The campaign would target specific groups including mental health professionals, media, youth, and CALD communities and cited the workplace as a critical setting in the national effort.
The call came from SANE CEO Jack Heath, speaking at the Mental Health in the Australian Workplace conference, where he said stigma prevents people from getting the help they need early on.
“Late help is always expensive for both individual lives and Government budgets,” Heath said.
“The evidence tells us that the best way to overcome stigma is through social contact.

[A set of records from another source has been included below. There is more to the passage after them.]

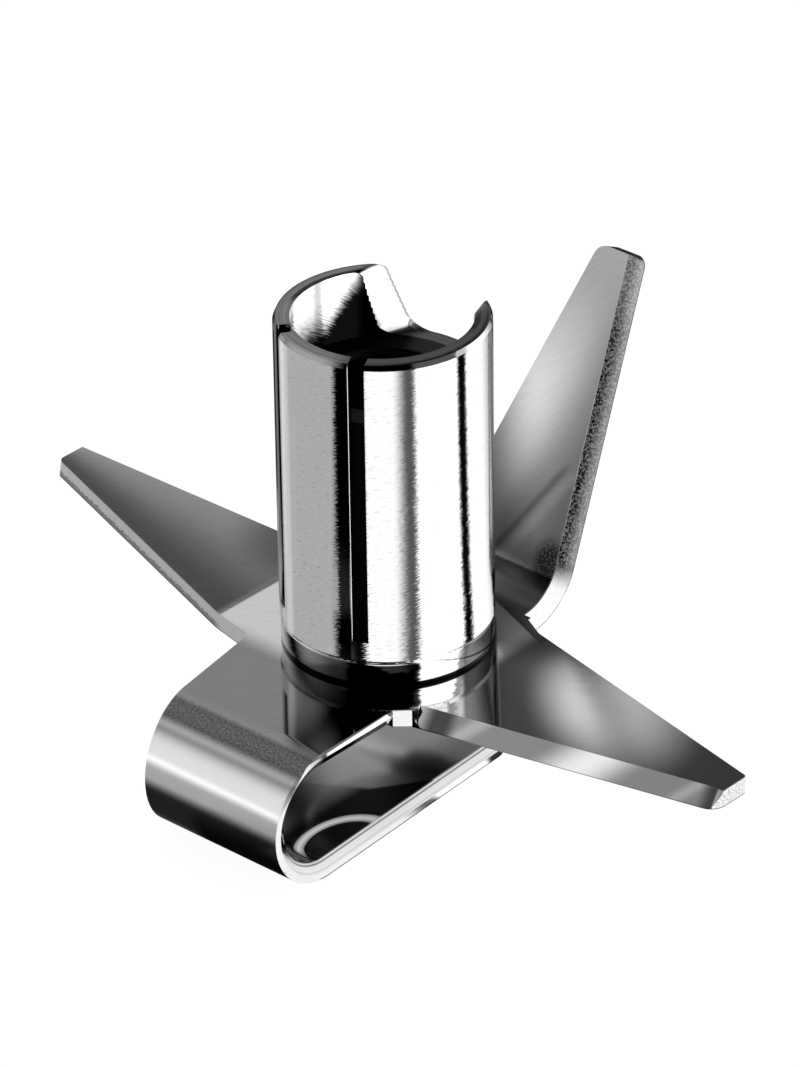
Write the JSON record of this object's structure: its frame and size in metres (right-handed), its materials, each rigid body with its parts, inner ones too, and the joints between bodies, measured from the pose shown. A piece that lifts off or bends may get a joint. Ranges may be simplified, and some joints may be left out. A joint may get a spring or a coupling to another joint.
{
  "type": "immersion blender blade",
  "caption": "Four-armed cutting blade with one arm folded under, on a slit tubular hub with a drive notch and a blind shaft socket.",
  "frame": {"origin": "centre of the shaft socket's floor, on the hub axis and level with the top face of the blade sheet", "axes": "+Z along the hub axis and out of the socket's mouth, +X along the flat arm, -Y along the arm that is folded under"},
  "size_m": [0.045, 0.0308, 0.0258],
  "materials": {
    "blade_steel": "stamped sheet with ground edges, faintly brushed",
    "sleeve_steel": "polished tube with fine scratches",
    "core_steel": "turned"
  },
  "bodies": {
    "root": {"blade": "blade_steel", "hub_sleeve": "sleeve_steel", "hub_core": "core_steel"}
  },
  "joints": []
}
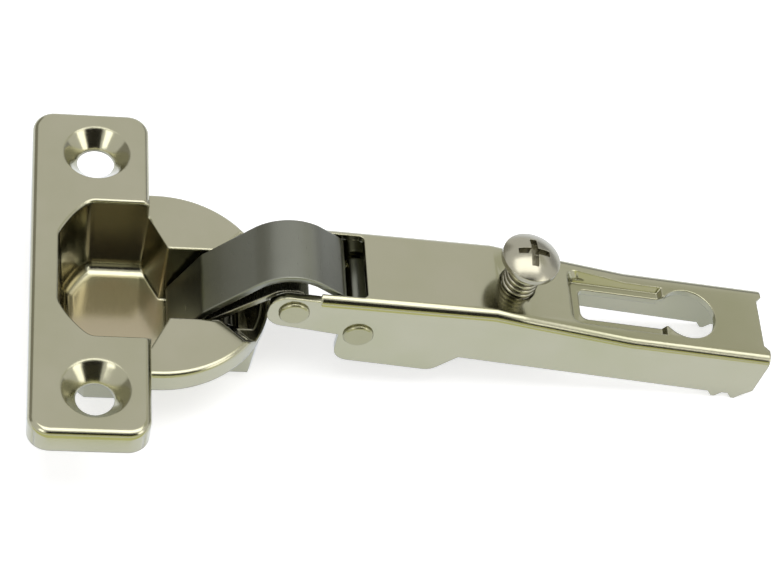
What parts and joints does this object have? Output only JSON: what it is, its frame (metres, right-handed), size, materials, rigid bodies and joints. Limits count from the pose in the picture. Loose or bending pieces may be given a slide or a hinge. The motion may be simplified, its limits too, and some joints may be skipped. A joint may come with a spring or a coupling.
{
  "type": "concealed cup hinge",
  "caption": "Concealed cabinet hinge: a 35 mm cup with screw flange, an arched link and a slide-on arm with keyhole slot, shown open; folds shut over the cup.",
  "frame": {"origin": "centre of the 35 mm cup on the door's inner surface", "axes": "+X from the cup towards the arm's rear end, +Y along the flange, +Z out of the door"},
  "size_m": [0.1167, 0.0614, 0.0264],
  "materials": {
    "nickel_sheet": "nickel-plated pressed steel, satin",
    "dark_sheet": "nickel-plated steel strip, brushed across",
    "bright_pin": "nickel-plated steel, satin",
    "bright_screw": "nickel-plated steel, glossy",
    "spring_steel": "oiled spring steel"
  },
  "bodies": {
    "cup": {"cup": "nickel_sheet", "outer_cup_pin": "bright_pin", "inner_cup_pin": "bright_pin", "closing_spring": "spring_steel"},
    "outer_link": {"outer_link": "dark_sheet"},
    "inner_link": {"inner_link": "dark_sheet"},
    "arm": {"arm": "nickel_sheet", "front_rivet": "bright_pin", "rear_rivet": "bright_pin"},
    "adjusting_screw": {"adjusting_screw": "bright_screw"}
  },
  "joints": [
    {"name": "fold", "type": "hinge", "parent": "cup", "child": "outer_link", "pos_m": [0.0044, 0, -0.0079], "axis": [0, -1, 0], "range_deg": [0, 77.12]},
    {"name": "arm_swing", "type": "hinge", "parent": "outer_link", "child": "arm", "pos_m": [0.03072, 0, -0.00019], "axis": [0, -1, 0], "range_deg": [0, 20.9]},
    {"name": "inner_swing", "type": "hinge", "parent": "cup", "child": "inner_link", "pos_m": [0.008, 0, -0.0036], "axis": [0, -1, 0], "range_deg": [0, 92.1]},
    {"name": "screw_turn", "type": "hinge", "parent": "arm", "child": "adjusting_screw", "pos_m": [0.05563, 0, 0.00596], "axis": [0.1357, 0, 0.9907], "continuous": true}
  ],
  "couplings": [
    {"joint": "arm_swing", "follows": "fold", "ratio": 0.27075},
    {"joint": "inner_swing", "follows": "fold", "ratio": 1.1936}
  ]
}
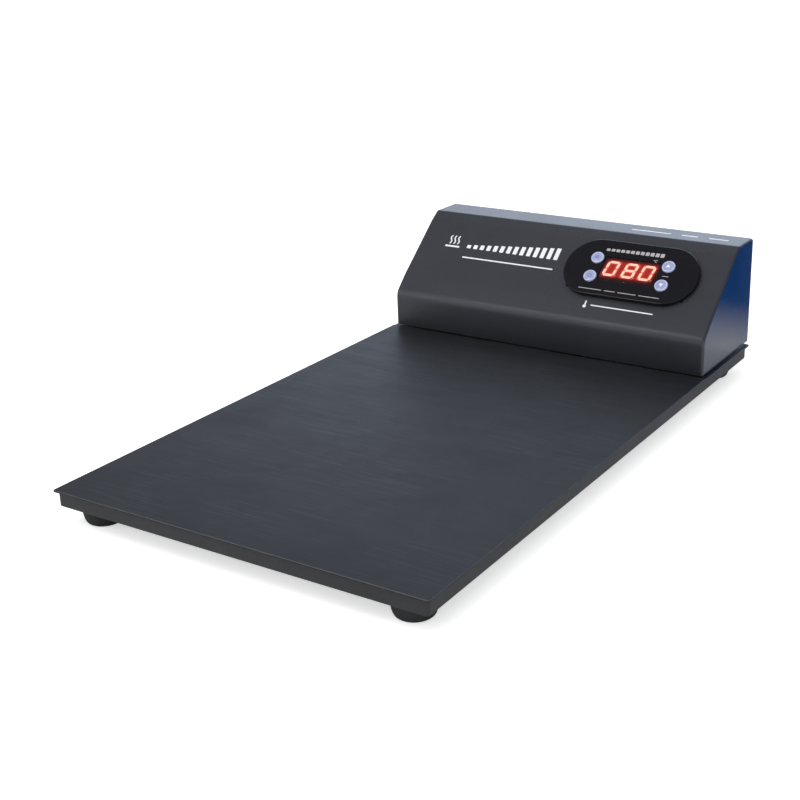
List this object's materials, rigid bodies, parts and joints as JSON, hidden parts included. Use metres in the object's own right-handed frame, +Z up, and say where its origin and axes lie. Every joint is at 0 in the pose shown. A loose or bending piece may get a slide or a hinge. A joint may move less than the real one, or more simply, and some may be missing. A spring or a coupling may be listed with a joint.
{
  "type": "digital hot plate",
  "caption": "Flat rectangular heating plate on a shallow tray with rubber feet and a wedge-shaped rear housing that holds a digital thermostat, its buttons, a mains inlet and a rocker switch.",
  "frame": {"origin": "on the floor, under the centre of the overall footprint", "axes": "+Z up; -Y is the operator side with the free plate edge; +Y is the control housing side; +X is the right-hand side seen from the operator"},
  "size_m": [0.19, 0.3272, 0.0737],
  "materials": {
    "plate_coating": "black anodised and coated aluminium, satin gloss",
    "mat_silicone": "matte silicone rubber heating mat",
    "blanket": "white needled glass-fibre blanket",
    "tray_paint": "black powder coat, satin",
    "foot_rubber": "black moulded rubber",
    "steel": "zinc-plated steel",
    "black_steel": "blackened steel screw",
    "housing_paint": "blue-black fine powder coat, satin",
    "chassis_paint": "black powder coat, satin",
    "spacer_fibre": "fibre insulating washer",
    "bezel_plastic": "black gloss moulded plastic",
    "window_lens": "smoked red clear lens",
    "led_module": "dark red LED display block, lit digits",
    "circuit_board": "green glass-epoxy board",
    "button_metal": "pearl lavender-silver coated button",
    "case_plastic": "black moulded plastic",
    "relay_blue": "blue relay case",
    "transformer_tape": "yellow taped transformer",
    "terminal_green": "green terminal block",
    "inlet_plastic": "black moulded inlet",
    "pin_brass": "nickel-plated brass",
    "fuse_glass": "glass fuse with metal ends",
    "switch_plastic": "black switch frame",
    "rocker_plastic": "red rocker",
    "red_silicone": "red silicone sleeve",
    "dark_wire": "dark grey insulated lead",
    "brown_wire": "brown insulated wire",
    "blue_wire": "blue insulated wire",
    "earth_wire": "green and yellow insulated wire"
  },
  "bodies": {
    "chassis": {"heating_plate": "plate_coating", "heater_mat": "mat_silicone", "insulation_blanket": "blanket", "base_tray": "tray_paint", "foot_front_left": "foot_rubber", "foot_screw_front_left": "steel", "housing_spacer_front_left": "spacer_fibre", "housing_screw_front_left": "steel", "foot_front_right": "foot_rubber", "foot_screw_front_right": "steel", "housing_spacer_front_right": "spacer_fibre", "housing_screw_front_right": "steel", "foot_rear_left": "foot_rubber", "foot_screw_rear_left": "steel", "housing_spacer_rear_left": "spacer_fibre", "housing_screw_rear_left": "steel", "foot_rear_right": "foot_rubber", "foot_screw_rear_right": "steel", "housing_spacer_rear_right": "spacer_fibre", "housing_screw_rear_right": "steel", "housing_cover": "housing_paint", "housing_chassis": "chassis_paint", "rear_screw_lower_left": "black_steel", "rear_screw_lower_right": "black_steel", "rear_screw_upper_left": "black_steel", "rear_screw_upper_right": "black_steel", "thermostat_bezel": "bezel_plastic", "display_window": "window_lens", "led_display": "led_module", "display_board": "circuit_board", "thermostat_case": "case_plastic", "power_board": "circuit_board", "relay": "relay_blue", "transformer": "transformer_tape", "terminal_block": "terminal_green", "inlet_body": "inlet_plastic", "inlet_pin_line": "pin_brass", "inlet_pin_neutral": "pin_brass", "inlet_pin_earth": "pin_brass", "inlet_screw_left": "steel", "inlet_screw_right": "steel", "switch_frame": "switch_plastic", "temperature_probe": "steel", "thermal_cutout": "case_plastic", "cable_grommet": "foot_rubber", "heater_cable": "red_silicone", "sensor_cable": "dark_wire", "switch_feed_wire": "brown_wire", "live_wire": "brown_wire", "neutral_wire": "blue_wire", "earth_wire": "earth_wire", "earth_screw": "pin_brass"},
    "push_upper_left": {"button_upper_left": "button_metal"},
    "push_lower_left": {"button_lower_left": "button_metal"},
    "push_upper_right": {"button_upper_right": "button_metal"},
    "push_lower_right": {"button_lower_right": "button_metal"},
    "fuse_carrier": {"fuse_drawer": "inlet_plastic", "fuse": "fuse_glass"},
    "rocker": {"switch_rocker": "rocker_plastic"}
  },
  "joints": [
    {"name": "press_upper_left", "type": "slide", "parent": "chassis", "child": "push_upper_left", "axis": [0, 0.6428, -0.766], "range_m": [0, 0.0006], "stiffness_N_per_m": 900},
    {"name": "press_lower_left", "type": "slide", "parent": "chassis", "child": "push_lower_left", "axis": [0, 0.6428, -0.766], "range_m": [0, 0.0006], "stiffness_N_per_m": 900},
    {"name": "press_upper_right", "type": "slide", "parent": "chassis", "child": "push_upper_right", "axis": [0, 0.6428, -0.766], "range_m": [0, 0.0006], "stiffness_N_per_m": 900},
    {"name": "press_lower_right", "type": "slide", "parent": "chassis", "child": "push_lower_right", "axis": [0, 0.6428, -0.766], "range_m": [0, 0.0006], "stiffness_N_per_m": 900},
    {"name": "power_rocker", "type": "hinge", "parent": "chassis", "child": "rocker", "pos_m": [-0.008, 0.15686, 0.044], "axis": [1, 0, 0], "range_deg": [-18, 0]},
    {"name": "fuse_drawer_slide", "type": "slide", "parent": "chassis", "child": "fuse_carrier", "axis": [0, 1, 0], "range_m": [0, 0.012]}
  ]
}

That’s why social contact needs to be the centrepiece of a national stigma reduction campaign, especially in the workplace.”
Heath was a keynote speaker at the conference that aimed to provide employers with insights and strategies to support mental health with their organisations.
He urged business leaders to build a workplace culture where employees feel more comfortable disclosing their mental health difficulties.
“More employers now appreciate the need to provide a mentally healthy workplace for their staff but we still have a very long way to go in reducing stigma and discrimination,” he said.
Heath emphasised the need to redouble the effort to reduce stigma in uncertain economic times.
“We need to ensure that uncertainty does not lead to increased stigma in the way that it did in the UK with the GFC. In tougher economic times, we need to guard against a fortress mentality that looks after current employees well but discriminates, either consciously or unconsciously, against prospective employees,” he said.
“We need to ensure we provide inclusive workplaces where workers feel comfortable and supported in disclosing the mental health challenges they face.”
He said international comparisons with Europe have shown that Australian workers are less likely to know if a colleague is dealing with a mental health issue and Australians are far less likely to disclose a diagnosis of depression to their employers.
“Clearly, we have improved employers’ and employees’ knowledge and understanding of the symptoms and costs associated with a mental illness like depression but we haven’t yet made the progress we need in changing attitudes and behaviours,” he said.
“And for all the progress we’ve made understanding depression we have made virtually no progress in reducing the stigma about the poorly understood psychotic illnesses.
“We urge the Federal Government to put in place a five year national stigma reduction campaign so that we can build a fair, decent and prosperous Australia in which we all have a place and contribution to make.”